Last week state Education Commissioner David Hespe said he would hold Pearson accountable for the one-day crash of New Jersey’s PARCC testing. This week the Christie administration is going through the testing vendor’s voluminous contract with the state to see what that accountability will mean.
That contract contains extensive language for “damages” incurred by the vendor if the deliverable (the online PARCC exam) is not provided on time or as agreed upon.
None of that language appears to specifically address a system crash like the one that took place last Wednesday, when schools statewide had to suspend testing after they were unable log students in to the online platform.
But while the testing resumed as normal on Thursday, apparently it is now up to the state’s lawyers to decide what is covered, Hespe said yesterday in an interview.
“The contract does have damages clauses that our legal team are reviewing,” the commissioner said, deferring any further comment on the matter while it is under review.

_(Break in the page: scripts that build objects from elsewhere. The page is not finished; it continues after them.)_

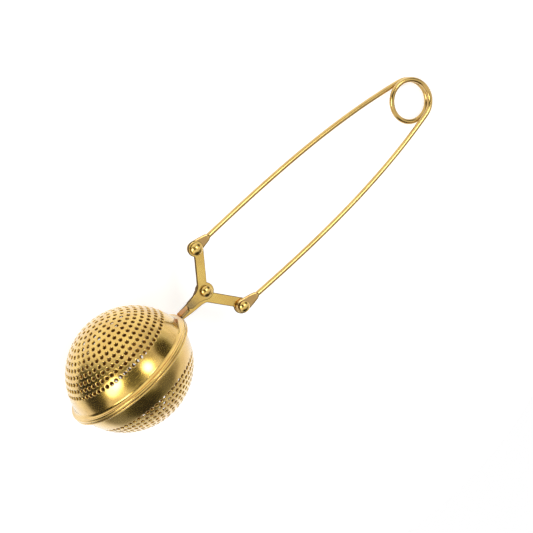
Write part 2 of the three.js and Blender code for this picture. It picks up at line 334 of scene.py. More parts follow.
def perforated_half(rim_profile):
    """Points, normals and faces of one half ball with its holes and rim, its pole up the Y axis."""
    centre = np.array(CAP_CENTRE)
    points, normals, faces = [], [], []
    count = 0

    def add(new_points, new_normals):
        nonlocal count
        points.append(new_points)
        normals.append(new_normals)
        count += len(new_points)
        return count - len(new_points)

    def add_turned(rows):
        new_points, new_normals, new_faces = lathe(rows, BAND_SEGMENTS, count)
        faces.extend(new_faces)
        return add(new_points, new_normals)

    def bridge(a, b):
        for k in range(HOLE_SIDES):
            k1 = (k + 1) % HOLE_SIDES
            faces.append((a + k, a + k1, b + k1, b + k))

    holes = hole_directions()
    inner_radius = BALL_RADIUS - SHEET
    skin_first, inner_first, flat = [], [], []
    for middle in holes:
        previous = None
        for reach, depth, slope in HOLE_EDGE:
            ring, outwards = hole_ring(middle, reach, BALL_RADIUS)
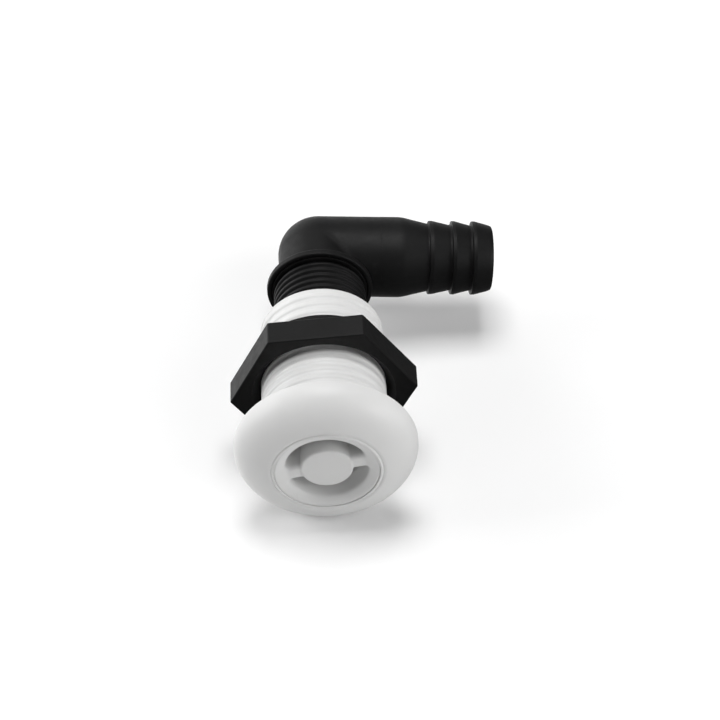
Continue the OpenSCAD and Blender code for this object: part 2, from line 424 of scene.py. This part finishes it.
def black_plastic(name, tone=1.0):
    """Matt black moulded plastic: spark-eroded grain, dusty bloom and small rubs."""
    mat, nodes, links, shader, coords = material(name)
    cloud = noise(nodes, links, coords, 60, 4, 0.6)
    bloom = noise(nodes, links, coords, 420, 6, 0.7)
    rub = noise(nodes, links, coords, 1500, 4, 0.7, (1.0, 0.2, 0.6))
    dark = tuple(c * tone for c in (0.0028, 0.0028, 0.0029))
    pale = tuple(c * tone for c in (0.0052, 0.0052, 0.0054))
    base = ramp(nodes, links, cloud, [(0.35, dark), (0.68, pale)])
    specks = ramp(nodes, links, bloom, [(0.58, 0.0), (0.76, 0.5)])
    base = mixed(nodes, links, specks, base, (0.011, 0.011, 0.011))
    rubs = ramp(nodes, links, rub, [(0.68, 0.0), (0.78, 0.4)])
    base = mixed(nodes, links, rubs, base, (0.024, 0.024, 0.024))
    links.new(base, shader.inputs["Base Color"])
    rough = ramp(nodes, links, bloom, [(0.3, 0.46), (0.7, 0.60)])
    rough = mixed(nodes, links, rubs, rough, (0.38, 0.38, 0.38))
    links.new(rough, shader.inputs["Roughness"])
    grain = noise(nodes, links, coords, 3600, 3)
    waves = noise(nodes, links, coords, 210, 2)
    normal = bumped(nodes, links, waves, 0.25, 0.0001)
    normal = bumped(nodes, links, grain, 0.35, 0.00003, normal)
    links.new(normal, shader.inputs["Normal"])
    shader.inputs["IOR"].default_value = 1.47
    shader.inputs["Specular IOR Level"].default_value = 0.22
    return mat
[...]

The four-year agreement, jointly entered into by the states that are part of the Partnership for the Assessment of Readiness for College and Careers consortium, calls for New Jersey to pay roughly $108 million over its full term. That worked out to $22.50 per student in 2014-2015, PARCC’s first year, or about $22.8 million. The amount is to be adjusted annually each year thereafter.
But determining the company’s liability will not be easy; the agreement, acquired by NJ Spotlight through the state’s Open Public Records Act, actually comprises several different documents that span nearly 1,000 pages.

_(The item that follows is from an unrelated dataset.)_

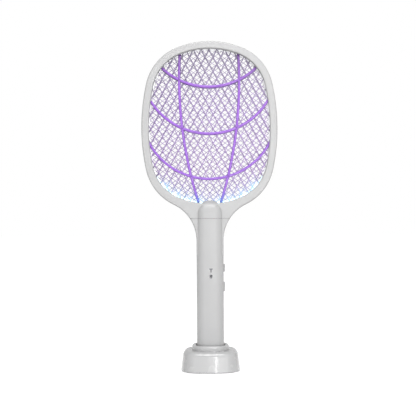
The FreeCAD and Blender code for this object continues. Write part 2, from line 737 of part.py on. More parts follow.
def battery():
    """The rechargeable cell, its cradle and its end contacts."""
    low, high = CELL_Z
    body = rod_z(0, CELL_Y, CELL_RADIUS, low, high - CELL_BUTTON)
    keep("battery_cell", fused([body, rod_z(0, CELL_Y, 3.0, high - CELL_BUTTON - 0.1, high)]))
    room_z = (low - 1.2, high + 1.2)
    ends_z = (room_z[0] - HOLDER_END, room_z[1] + HOLDER_END)
    outer = block((-HOLDER_HALF_X, HOLDER_HALF_X), (CELL_Y, HOLDER_REAR), ends_z)
    room = rod_z(0, CELL_Y, CELL_RADIUS + 0.2, *room_z)
    open_front = block((-9.3, 9.3), (-9, CELL_Y), room_z)
    ends = [block((-8.0, 8.0), (-6.0, CELL_Y + 0.1), (ends_z[0], room_z[0])),
            block((-8.0, 8.0), (-6.0, CELL_Y + 0.1), (room_z[1], ends_z[1]))]
    keep("battery_holder", fused([outer] + ends).cut(room).cut(open_front))
    plate_x = (-3.5, 3.5)
    plate_y = (CELL_Y - 3.5, CELL_Y + 3.5)
    lower = fused([block(plate_x, plate_y, (low - 1.1, low - 0.8)),
                   Part.makeCone(3.2, 1.6, 0.7, Vec(0, CELL_Y, low - 0.8), Vec(0, 0, 1))])
    upper = block(plate_x, plate_y, (high + 0.1, high + 0.6))
    keep("battery_contacts", lower, upper)


def circuit():
    """The board that drives the lamp and raises the mesh voltage."""
    board = block((-9.4, 9.4), (BOARD_FRONT, BOARD_REAR), BOARD_Z)
    keep("main_pcb", board)
    rear = BOARD_REAR
    core_y = (rear + 0.5, rear + 11.5)
    low, high = CORE_Z
    core = fused([block(CORE_X, (core_y[0], core_y[0] + CORE_LIMB), CORE_Z),
                  block(CORE_X, (core_y[1] - CORE_LIMB, core_y[1]), CORE_Z),
                  block(CORE_X, core_y, (low, low + CORE_LIMB)),
                  block(CORE_X, core_y, (high - CORE_LIMB, high)),
                  block((-5.0, -1.0), (rear + 4.5, rear + 7.5), CORE_Z)])
    coil = block((-9.0, 3.0), (rear + 2.6, rear + 9.4), (low + CORE_LIMB + 0.2, high - CORE_LIMB - 0.2))
    coil = coil.cut(block((-5.1, -0.9), (rear + 4.4, rear + 7.6), (low + CORE_LIMB, high - CORE_LIMB)))
    keep("transformer_core", core)
    keep("transformer_coil", coil)
    film = block((-8.5, -2.5), (rear, rear + 11.0), (140.0, 155.0))
    keep("hv_capacitor", film.makeFillet(1.0, [e for e in film.Edges if e.BoundBox.YMin > rear + 10.9]))
    discs = []
    for z in DISC_Z:
        legs = [rod_y(DISC_X + s * 2.0, z, 0.3, rear, rear + 1.6) for s in (-1, 1)]
        discs.append(fused([rod_y(DISC_X, z, 3.2, rear + 1.5, rear + 4.0)] + legs))
    keep("multiplier_capacitors", *discs)
    keep("rectifier_diodes", *[block((-8.0, -3.5), (rear, rear + 2.2), (z - 1.2, z + 1.2)) for z in DIODE_Z])
    package = rod_z(-5.5, rear + 4.2, 2.4, 125.0, 130.0)
    package = package.cut(block((-10, 0), (rear + 5.6, rear + 8), (124.0, 131.0)))
    leads = [block((-5.7 + s * 1.3, -5.3 + s * 1.3), (rear, rear + 3.0), (126.0, 126.4)) for s in (-1, 0, 1)]
    keep("transistor", fused([package] + leads))
    resistors = []
    low, high = RESISTOR_Z
    for x in RESISTOR_X:
        legs = [rod_y(x, z, 0.4, BOARD_FRONT - 1.0, BOARD_FRONT) for z in (low + 1.0, high - 1.0)]
        resistors.append(fused([rod_z(x, BOARD_FRONT - 1.3, 1.2, low, high)] + legs))
    keep("resistors", *resistors)
    leds = [block((SYMBOL_X - 1.4, SYMBOL_X + 1.4), (BOARD_FRONT - 1.2, BOARD_FRONT), (z - 0.8, z + 0.8))
            for z in (LAMP_SYMBOL_Z, ZAP_SYMBOL_Z)]
    keep("indicator_leds", *leds)


def wiring():
    """Insulated wires inside the swatter."""
    top = BOARD_Z[1]
    to_front = [Vec(-6, -2.6, top - 3), Vec(-6, -2.6, top + 8), Vec(-6, -3.1, 206)]
    to_centre = [Vec(0, -2.6, top - 3), Vec(0, -2.6, top + 6), Vec(6, 2.2, top + 14), Vec(6, 2.2, 207)]
    to_rear = [Vec(-3, 0.6, top - 3), Vec(-3, 0.6, top + 6), Vec(-6, 2.9, top + 12), Vec(-6, 2.9, 207)]
    keep("hv_wires", wire_run(to_front, 0.8, 4.0), wire_run(to_centre, 0.8, 3.0), wire_run(to_rear, 0.8, 3.0))
    lamp = [wire_run([Vec(s * 8.0, -3.6 + s * 0.2, top - 3), Vec(s * 8.0, -3.6 + s * 0.2, top + 6),
                      Vec(s * 13.0, -2.4, 206.0), Vec(s * 13.0, -2.4, 213.5)], 0.6, 3.0) for s in (-1, 1)]
    keep("led_wires", *lamp)
    low, high = CELL_Z
    feed = [
        wire_run([Vec(3.0, -3.2, high + 3.6), Vec(3.0, -3.2, 102.0)], 0.7, 2.0),
        wire_run([Vec(-9.0, -7.5, low + 2), Vec(-9.0, -7.5, 80.0), Vec(-8.0, -7.5, 100.0)], 0.7, 10.0),
    ]
    keep("battery_wires", *feed)


# ---- dock --------------------------------------------------------------------------------------

def usb_form(outset, near, far):
    """The inlet's flat rounded outline, grown by outset, from y = near to y = far."""
    half_x = USB_HALF_X + outset
    half_z = USB_HALF_Z + outset
    form = block((-half_x, half_x), (near, far), (USB_Z - half_z, USB_Z + half_z))
    return form.makeFillet(half_z - 0.2, [e for e in form.Edges if e.BoundBox.YLength > (far - near) / 2])


def dock_body():
    """The dock's housing: a tapered rounded block, a round lip and a well for the handle."""
    body = Part.makeLoft([dock_section(0, DOCK_UNDERSIDE), dock_section(0, DOCK_TOP)], True, True)
    shoulder = [e for e in body.Edges if e.BoundBox.ZMin > DOCK_TOP - 0.01]
    body = body.makeFillet(DOCK_SHOULDER, shoulder)
    lip = column(handle_section(-LIP_OUT, DOCK_TOP - 2), LIP_TOP - DOCK_TOP + 2)
    rounds = [e for e in lip.Edges if e.BoundBox.ZMin > LIP_TOP - 0.01]
    lip = lip.makeFillet(LIP_ROUND, rounds)
    inside = Part.makeLoft([dock_section(DOCK_WALL, DOCK_UNDERSIDE - 1),
                            dock_section(DOCK_WALL, DOCK_TOP - DOCK_WALL)], True, True)
    inner_shoulder = [e for e in inside.Edges if e.BoundBox.ZMin > DOCK_TOP - DOCK_WALL - 0.01]
    inside = inside.makeFillet(DOCK_SHOULDER - DOCK_WALL, inner_shoulder)
    sleeve_bottom = WELL_FLOOR - WELL_FLOOR_THICK
    sleeve = column(handle_section(-WELL_GAP - DOCK_WALL, sleeve_bottom), DOCK_TOP - sleeve_bottom)
    well = column(handle_section(-WELL_GAP, WELL_FLOOR), LIP_TOP + 1 - WELL_FLOOR)
    shell = fused([body.cut(inside), sleeve, lip]).cut(well)
    inner_reach = HANDLE_HALF_X + WELL_GAP + 0.1
    mouth = [e for e in shell.Edges if e.BoundBox.ZMin > LIP_TOP - 0.01
             and max(abs(e.BoundBox.XMin), abs(e.BoundBox.XMax)) < inner_reach]
    shell = shell.makeFillet(MOUTH_ROUND, mouth)
    for s in (-1, 1):
        shell = shell.cut(rod_z(s * POGO_X, 0, POGO_RADIUS + 0.35, sleeve_bottom - 1, WELL_FLOOR + 1))
    return shell.cut(usb_form(0.25, USB_FRONT - 2, DOCK_HALF_Y + 3))


def dock():
    """Everything in and under the dock."""
    corners = [(sx * DOCK_SCREW_X, sy * DOCK_SCREW_Y) for sx in (-1, 1) for sy in (-1, 1)]
    shell = dock_body()
    posts = [rod_z(x, y, 3.0, PLATE_TOP, DOCK_TOP - 2) for x, y in corners]
    shell = shell.multiFuse(posts)
    for x, y in corners:
        shell = shell.cut(rod_z(x, y, DOCK_SCREW_RADIUS + SCREW_FIT, PLATE_TOP - 1, 14.0))
    keep("dock_shell", shell)
    plate = column(dock_section(DOCK_WALL + 0.5, DOCK_UNDERSIDE), PLATE_TOP - DOCK_UNDERSIDE)
    groove_bottom = DOCK_UNDERSIDE - 1
    groove = column(dock_section(FOOT_INSET, groove_bottom), FOOT_TOP - groove_bottom)
    island = column(dock_section(FOOT_INSET + FOOT_WIDTH, groove_bottom), FOOT_TOP - groove_bottom)
    plate = plate.cut(groove.cut(island))
    screws = []
    for x, y in corners:
        plate = plate.cut(rod_z(x, y, DOCK_SCREW_RADIUS + 0.1, 0, PLATE_TOP + 1))
        plate = plate.cut(rod_z(x, y, 2.5, 0, FOOT_TOP + 0.7))
        shank = rod_z(x, y, DOCK_SCREW_RADIUS, FOOT_TOP + 0.5, 12.5)
        screws.append(fused([shank, rod_z(x, y, 2.3, FOOT_TOP - 0.6, FOOT_TOP + 0.7)]))
    x, y = DOCK_STAND
    stand = block((x - 2, x + 2), (y - 2, y + 2), (PLATE_TOP - 0.5, DOCK_BOARD_Z[0]))
    stands = [stand.translated(Vec(-move_x, -move_y, 0)) for move_x in (0, 2 * x) for move_y in (0, 2 * y)]
    keep("dock_base_plate", fused([plate] + stands))
    keep("dock_screws", *screws)
    ring = column(dock_section(FOOT_INSET + 0.2, 0), FOOT_TOP)
    keep("rubber_foot_ring", ring.cut(column(dock_section(FOOT_INSET + FOOT_WIDTH - 0.2, 0), FOOT_TOP)))
    keep("dock_pcb", block((-20, 20), (-18, 32.0), DOCK_BOARD_Z))
    back_wall = USB_FRONT + 1.0
    tube = usb_form(0, USB_FRONT, USB_REAR).cut(usb_form(-USB_SHEET, back_wall, USB_REAR + 1))
    legs = block((-4.3, 4.3), (USB_FRONT + 0.2, USB_FRONT + 3.2), (DOCK_BOARD_Z[1], USB_Z - USB_HALF_Z + 0.1))
    keep("usb_socket", fused([tube, legs]))
    keep("usb_tongue", block((-3.3, 3.3), (back_wall, USB_REAR - 1.0), (USB_Z - 0.35, USB_Z + 0.35)))
    charger()


def charger():
    """The two sprung contacts that stand under the well's floor."""
    board = DOCK_BOARD_Z[1]
    tip = PAD_Z - 0.3
    barrel_floor = board + 0.4
    barrel_top = WELL_FLOOR - WELL_FLOOR_THICK - 0.1
    barrels = []
    for side, s in (("left", -1), ("right", 1)):
        x = s * POGO_X
        barrel = rod_z(x, 0, BARREL_RADIUS, board, barrel_top)
        bore = rod_z(x, 0, POGO_RADIUS + POGO_FIT, barrel_floor, barrel_top + 1)
        barrels.append(barrel.cut(bore))
        pin = rod_z(x, 0, POGO_RADIUS, board + 1.9, tip - 0.6)
        nose = Part.makeSphere(POGO_RADIUS, Vec(x, 0, tip - POGO_RADIUS))
        keep(side + "_contact_pin", fused([pin, nose]))
        helix = Part.makeHelix(SPRING_PITCH, SPRING_HEIGHT, SPRING_RADIUS)
        section = Part.Wire(Part.makeCircle(SPRING_WIRE, Vec(SPRING_RADIUS, 0, 0), Vec(0, 1, 0)))
        coil = Part.Wire(helix.Edges).makePipeShell([section], True, False)
        coil.translate(Vec(x, 0, barrel_floor + SPRING_WIRE))
        keep(side + "_contact_spring", coil)
    keep("contact_barrels", *barrels)


# ---- build -------------------------------------------------------------------------------------

def main():
    os.makedirs("parts", exist_ok=True)
    shells()
    head_stack()
    controls()
    end_cap()
    battery()
    circuit()
    wiring()
    dock()
    for name, shape in sorted(PARTS.items()):
        shape.exportStep("parts/" + name + ".step")
        print(name, len(shape.Solids), round(shape.Volume, 1), shape.isValid())


main()
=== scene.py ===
"""Electric fly swatter in its charging dock: looks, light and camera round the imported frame. Metres."""

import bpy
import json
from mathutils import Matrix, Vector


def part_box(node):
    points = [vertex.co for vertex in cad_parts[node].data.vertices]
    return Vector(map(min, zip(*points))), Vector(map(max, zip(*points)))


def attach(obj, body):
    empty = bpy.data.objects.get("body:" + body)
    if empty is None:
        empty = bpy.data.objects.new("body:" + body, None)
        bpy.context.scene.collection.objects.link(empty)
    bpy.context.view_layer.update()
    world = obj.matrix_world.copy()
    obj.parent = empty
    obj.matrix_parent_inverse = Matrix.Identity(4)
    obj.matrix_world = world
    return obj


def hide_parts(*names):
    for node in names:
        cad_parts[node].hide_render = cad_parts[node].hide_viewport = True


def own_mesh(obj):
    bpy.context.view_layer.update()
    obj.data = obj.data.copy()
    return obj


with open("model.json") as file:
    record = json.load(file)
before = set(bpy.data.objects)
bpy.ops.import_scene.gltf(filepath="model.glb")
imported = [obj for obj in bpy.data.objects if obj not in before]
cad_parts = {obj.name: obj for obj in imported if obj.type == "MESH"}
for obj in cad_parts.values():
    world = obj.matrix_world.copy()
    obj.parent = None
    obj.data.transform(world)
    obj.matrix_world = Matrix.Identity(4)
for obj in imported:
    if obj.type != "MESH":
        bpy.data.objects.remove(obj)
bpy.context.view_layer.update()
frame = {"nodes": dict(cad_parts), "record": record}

import bmesh
import bpy
import json
import math
from mathutils import Matrix, Vector

NODES = frame["nodes"]
MM = 0.001
HEAD_LOW, HEAD_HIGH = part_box("head_front_shell")
MESH_LOW, MESH_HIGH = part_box("centre_mesh")
WINDOW_LOW, WINDOW_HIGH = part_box("led_window")


# ---- the head's outline, worked out from the frame ---------------------------------------------

# The frame's width, and the radii of the opening's six tangent arcs from top to bottom.
RING_WIDTH = 9.8 * MM
TOP_R, UPPER_CORNER_R, UPPER_SIDE_R = 104.2 * MM, 57.2 * MM, 263.7 * MM
LOWER_SIDE_R, LOWER_CORNER_R, BOTTOM_R = 243.0 * MM, 56.4 * MM, 102.4 * MM

# The opening, whose sides are widest apart at WIDEST_Z. The centre mesh reaches past its edge by MESH_OUTSET,
# and the pieces built here stop just short of that.
OPEN_HALF = HEAD_HIGH.x - RING_WIDTH
OPEN_TOP = HEAD_HIGH.z - RING_WIDTH
MESH_OUTSET = MESH_HIGH.z - OPEN_TOP
OPEN_BOTTOM = MESH_LOW.z + MESH_OUTSET
STACK_OUTSET = MESH_OUTSET - 0.3 * MM
WIDEST_Z = OPEN_TOP - 104.7 * MM

# How coarsely the opening's edge is drawn: to place the lamps, where it is seen, and to bound a cut.
LAMP_STEP = 0.8 * MM
EDGE_STEP = 1.5 * MM
CUT_STEP = 6 * MM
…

Immediately germane is the contract’s call for what is termed a “root cause analysis” of any incidents involving the testing, whether that is a breach by the state or a school or Pearson or one its subcontractors.
As Hespe explained in a statement last week, “As it is stated in the contract with Pearson, whenever application services are unavailable, Pearson is to conduct a ‘root cause analysis’ to provide a full accounting that identifies the origins of the problem and how Pearson responded.”
“In addition,” the statement continued, “we will take steps to determine the impact on school districts of Pearson’s failures. The Department fully intends to hold Pearson accountable once the review is completed.”
The department did not put a timeframe on the process.
On Wednesday, Pearson initially put the blame on a “technical glitch” that was caused when an employee adjusted the testing’s software on Tuesday night.
“In an effort to optimize performance of the test administration system used in New Jersey, Pearson made some adjustments that were deployed Tuesday night through Wednesday morning,” read the statement.
“In doing this, Pearson introduced an unexpected problem that restricted access to the administrative system. We are correcting the issue and will work to ensure it does not happen again.”
Whatever the cause, the contract does offer some suggestions as to what could happen next.
Most relevant is the “liquidated damages” clause, a common provision for such agreements in which the parties agree that the state can collect damages for contract breaches such as late delivery.
One provision that PARCC applied to all consortium members is that any state could assess payment for damages at any time during the length of the contract, although the agreement capped that amount at no more than 10 percent of the annual sum.
But the sums also don’t appear to be significant in the scope of things. The agreement calls for a daily penalty to be assessed based on three categories that include “consequential deliverables” and “extremely critical deliverables.”
For the former, the penalty is $500 per day; for the latter, it’s $10,000 per day.